Si l’Afirem n’a pas hésité au cours de son congrès à « se mouiller » comme l’affirmera Jeanine Oxley, il n’en sera pas de même des politiques présents à l’inauguration des travaux et à leur clôture. Certes, Valérie Pécresse, co-rapporteure de la mission d’information de l’assemblée nationale sur la famille et les droits de l’enfant a rendu compte des grands axes préconisés par son rapport : accent mis sur la prévention, instauration d’un secret professionnel partagé, déjudiciarisation au profit de l’action administrative … mais le clou du spectacle fut vraiment donné par le chef de cabinet adjoint du ministre de la famille Philippe Bas, qui annonça l’organisation d’un grand débat national devant avoir abouti … au mois de mars 2006 ! Décidément, il n’y a que dans le social qu’il est « urgent d’attendre » et de prendre le temps de réfléchir. Les politiques continuent à s’inscrire dans une précipitation qui ne peut être bonne conseillère pour la réforme nécessaire de la protection de l’enfance.

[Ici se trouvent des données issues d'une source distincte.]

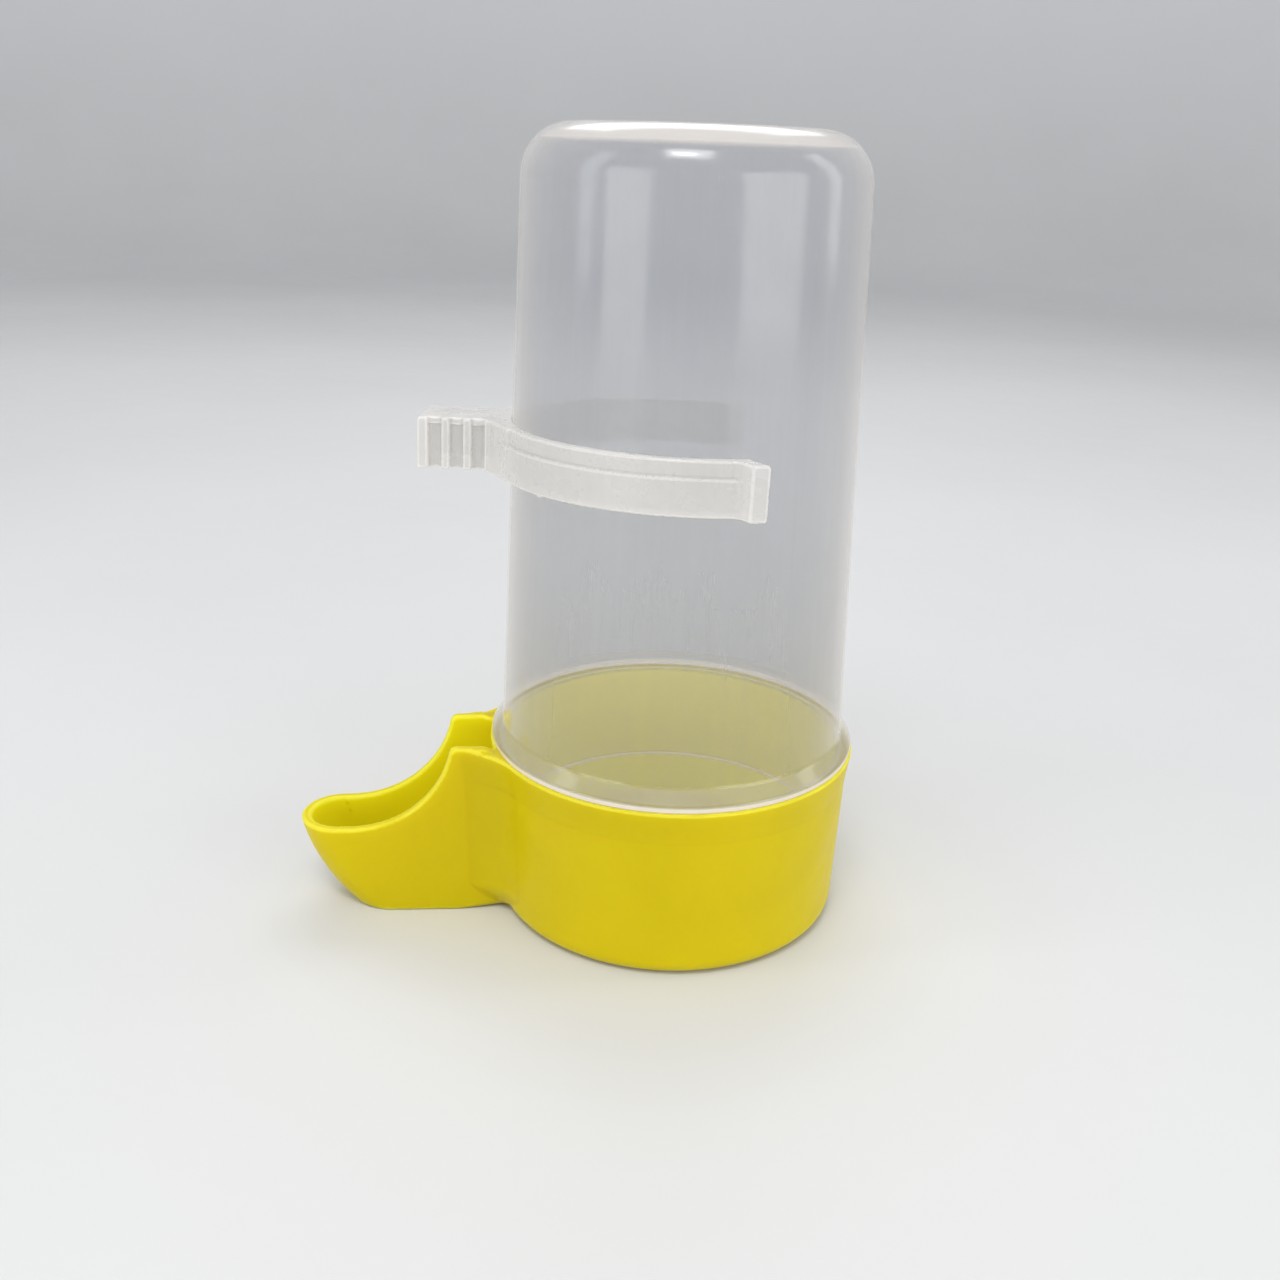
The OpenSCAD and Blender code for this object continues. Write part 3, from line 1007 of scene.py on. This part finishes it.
MIDDLE = Vector((cad_lo + cad_hi) / 2)
WARM = (1.0, 0.985, 0.96)
SOFT_WHITE = (1.0, 0.99, 0.98)
for lamp in (
    ("key", (-0.10, -0.34, 0.62), 0.26, 0.20, 1.25, WARM),
    ("glint", (-0.12, -0.33, 0.60), 0.12, 0.045, 0.4, (1.0, 0.99, 0.97)),
    ("front_left", (-0.62, -0.50, 0.22), 0.42, 0.4, 1.3, SOFT_WHITE),
    ("front_right", (0.52, -0.58, 0.22), 0.62, 0.4, 2.0, SOFT_WHITE),
    ("left_strip", (-0.55, -0.10, 0.30), 0.12, 0.5, 0.45, (0.95, 0.98, 1.0)),
    ("right_strip", (0.55, -0.02, 0.30), 0.12, 0.5, 0.4, (0.96, 0.98, 1.0)),
    ("back_top", (0.05, 0.45, 0.55), 0.5, 0.3, 1.1, (1, 1, 1)),
):
    softbox(*lamp)

world = bpy.data.worlds.new("studio")
world.use_nodes = True
sky = world.node_tree.nodes["Background"]
sky.inputs["Color"].default_value = (0.93, 0.95, 1.0, 1)
sky.inputs["Strength"].default_value = 0.68
scene = bpy.context.scene
scene.world = world
scene.view_settings.view_transform = "Standard"
scene.cycles.transparent_max_bounces = 24
scene.cycles.max_bounces = 7
scene.cycles.diffuse_bounces = 4
scene.cycles.glossy_bounces = 2


def camera_axes(yaw, pitch, roll):
    """Right, up and forward of a camera, from angles in radians. Yaw 0 looks along +Y."""
    forward = Vector(
        (math.sin(yaw) * math.cos(pitch), math.cos(yaw) * math.cos(pitch), -math.sin(pitch))
    )
    level = Vector((math.cos(yaw), -math.sin(yaw), 0))
    above = level.cross(forward)
    right = level * math.cos(roll) + above * math.sin(roll)
    return right, right.cross(forward), forward


VIEW_TURN = Matrix.Rotation(math.radians(-9), 3, "Z")
VIEW_PLACE = Vector((0, -0.1756, 0.10664))
YAW, PITCH, ROLL = (math.radians(a) for a in (-1.67, 20.705, 2.078))
right, up, forward = (VIEW_TURN @ axis for axis in camera_axes(YAW, PITCH, ROLL))
lens = bpy.data.cameras.new("camera")
lens.sensor_width = 36
lens.lens = 36
lens.clip_start = 0.005
camera = bpy.data.objects.new("camera", lens)
turned = Matrix((right, up, -forward)).transposed().to_4x4()
camera.matrix_world = Matrix.Translation(VIEW_TURN @ VIEW_PLACE) @ turned
scene.collection.objects.link(camera)
bpy.context.scene.camera = camera
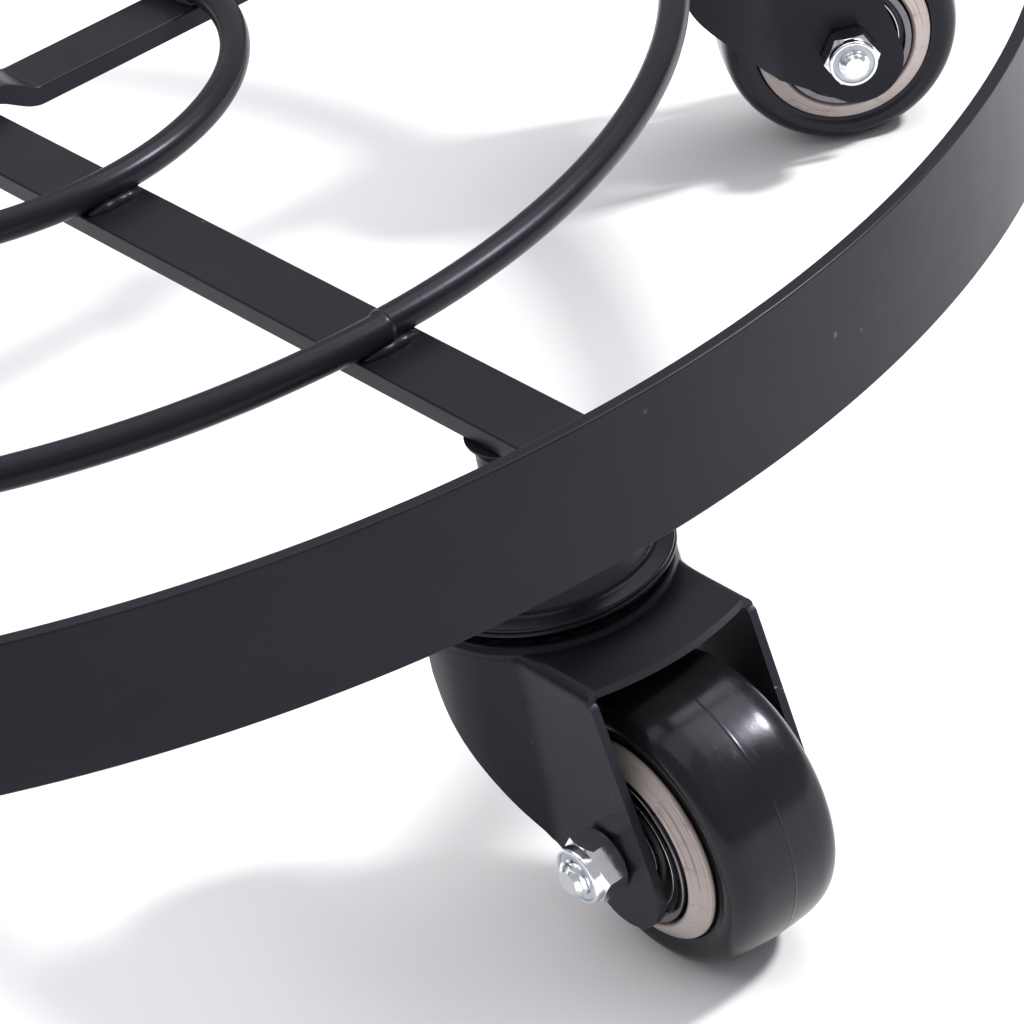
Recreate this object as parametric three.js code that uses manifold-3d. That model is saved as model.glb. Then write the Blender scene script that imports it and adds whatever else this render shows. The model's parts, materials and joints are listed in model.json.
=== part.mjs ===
// A round plant pot caddy: a flat-bar hoop with two crossed bars and two wire rings to stand
// a pot on, carried by four swivel casters. Millimetres, +Z up, origin on the floor below
// the middle of the hoop.
import * as THREE from "three";
import { mergeVertices } from "three/addons/utils/BufferGeometryUtils.js";
import Module from "manifold-3d";

const wasm = await Module();
wasm.setup();

// ---- Driving dimensions ----------------------------------------------------------------
const HOOP_DIAMETER = 320;
const BAND_HEIGHT = 20;
const BAND_THICKNESS = 2;
const BAND_EDGE = 0.4; // small chamfer on the band's four edges

const BAR_WIDTH = 10;
const BAR_THICKNESS = 3;
const BAR_DROP = 13.5; // from the hoop's top edge down to the bars' top faces
const JOGGLE_FLAT = 6.5; // half length of the raised stretch where one bar crosses the other
const JOGGLE_RAMP = 6.5;

const WIRE_DIAMETER = 4.4;
const SMALL_RING_RADIUS = 42.7;
const LARGE_RING_RADIUS = 105.7;

const WHEEL_DIAMETER = 39;
const HOOP_LIFT = 63; // floor to the hoop's lower edge
const CASTER_COUNT = 4;
const CASTER_RADII = [131, 133.6, 131, 133.6]; // hoop's middle to each swivel axis
const TRAIL = 22.4; // swivel axis to axle
const REST_TURN = [0, -32, 0, -32]; // degrees that each fork is turned from straight outwards

const SHEET = 1.2; // thickness of the sheet that the fork and the cap are pressed from
const FORK_WIDTH = 26.5;
const FORK_TOP = 44.9;
const FORK_FRONT = 24.5;
const FORK_NOSE = 1.8; // how far the top's front edge bulges forwards in its middle
const FORK_REAR = -3.2; // rear edge of the cheeks, from the swivel axis
const GAP = 0.3; // clearance between neighbouring pieces

// ---- Values worked out from them -------------------------------------------------------
const HOOP_OUTER = HOOP_DIAMETER / 2;
const HOOP_INNER = HOOP_OUTER - BAND_THICKNESS;
const HOOP_TOP = HOOP_LIFT + BAND_HEIGHT;
const BAR_TOP = HOOP_TOP - BAR_DROP;
const BAR_BOTTOM = BAR_TOP - BAR_THICKNESS;
const BAR_HALF_LENGTH = HOOP_INNER - GAP;
const WIRE_RADIUS = WIRE_DIAMETER / 2;
const RING_Z = BAR_TOP + GAP + WIRE_RADIUS;
const TYRE_RADIUS = WHEEL_DIAMETER / 2;
const AXLE_Z = TYRE_RADIUS;
const FORK_HALF = FORK_WIDTH / 2;
const FORK_INSIDE = FORK_HALF - SHEET;

// ---- Swivel head -----------------------------------------------------------------------
const STEM_RADIUS = 5.3;
const KINGPIN_RADIUS = 4;
const KINGPIN_HEAD_RADIUS = 6.4;
const CAP_RIM_RADIUS = 17.3;
const CAP_RIM_BOTTOM = FORK_TOP + 2.6;
const CAP_TOP = 54.5;
const BALL_PATH_RADIUS = 12.4;
const PAN_RADIUS = 17.1; // round top of the fork, under the cap

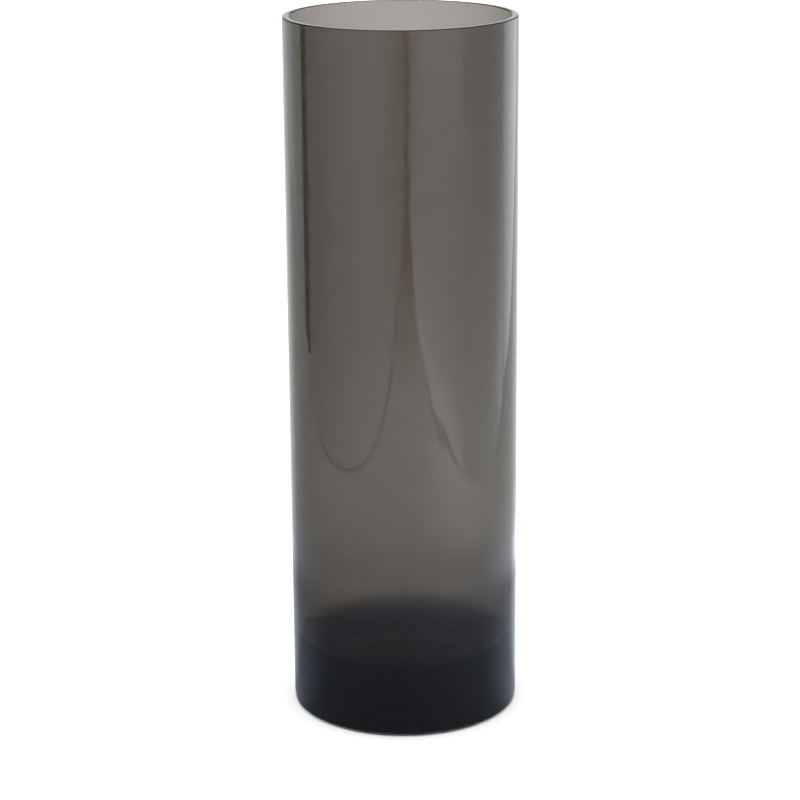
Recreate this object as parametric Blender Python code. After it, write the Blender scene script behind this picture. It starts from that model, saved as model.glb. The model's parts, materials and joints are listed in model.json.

Il n’est pas sûr que la richesse de réflexion d’une association comme l’Afirem soit mise à contribution à hauteur de ce qu’elle mérite.

 

 

Jacques Trémintin – Novembre 2005

 

(1) « Etats généraux de la maltraitance » Afirem, 17 et 18 novembre 2006, Paris. Actes disponibles, à la fin du premier semestre 2006. Hôpital des enfants malades 149 rue de Sèvres 75730 Paris cedex 15.